Otago Business School department of marketing research co-leader Associate Prof Leah Watkins said the results highlighted an urgent need to reduce marketing for both personal and planetary health reasons.
Wearable, automatic cameras were given to 90 children, aged 11-13, to provide an unprecedented view of their exposure to marketing over two full days.
The majority of exposure occurred in school (43%), at home (30%) and in-store (12%), and was most commonly seen on brand labels (46%), product packaging (22%) and commercial signs (13%).
Prof Watkins said children lived in a highly commercialised world that "bombarded" them with consumption messages.
She was concerned about the amount of advertising for unhealthy products, compared with social and health food messages.
The links between socio-economic status and exposure to harmful advertising were also concerning, she said.
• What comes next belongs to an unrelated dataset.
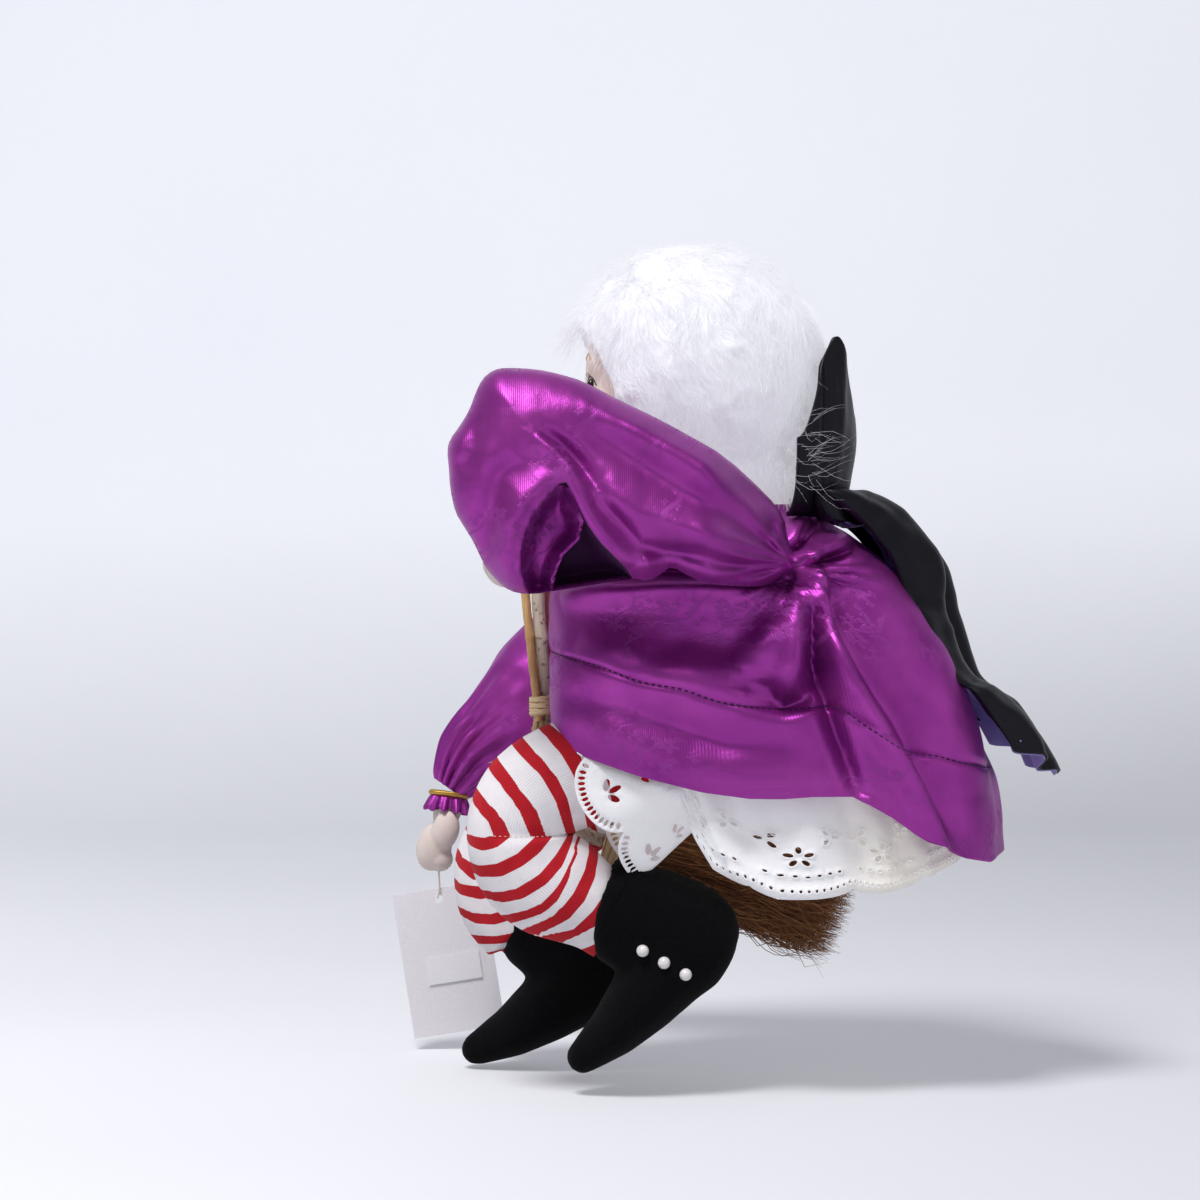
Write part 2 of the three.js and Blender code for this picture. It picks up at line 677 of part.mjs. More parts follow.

"This is alarming given the high rates of obesity, alcohol, and gambling harm in socio-economically deprived neighbourhoods.
"It suggests marketing messages may accentuate inequities and place further pressure on those who are already disadvantaged."
Prof Watkins said the results not only raised concerns about marketing’s role in promoting products directly harmful to public health, it also had a role in encouraging overconsumption.
"One of the major threats to planetary health is overconsumption, and the current and continued increases in consumption are unsustainable," she said.
The United Nations has called on member states to reduce the level of commercial marketing; to identify spaces which should be free of marketing (such as schools); and to ensure a wider diversity of pro-social messaging.
Prof Watkins hoped the research would stimulate important discussions about the policies needed to achieve this for the next generation.
She said the research team would continue to investigate children’s exposure to marketing in schools, and a similar pilot study is under way to track children’s online exposure to marketing.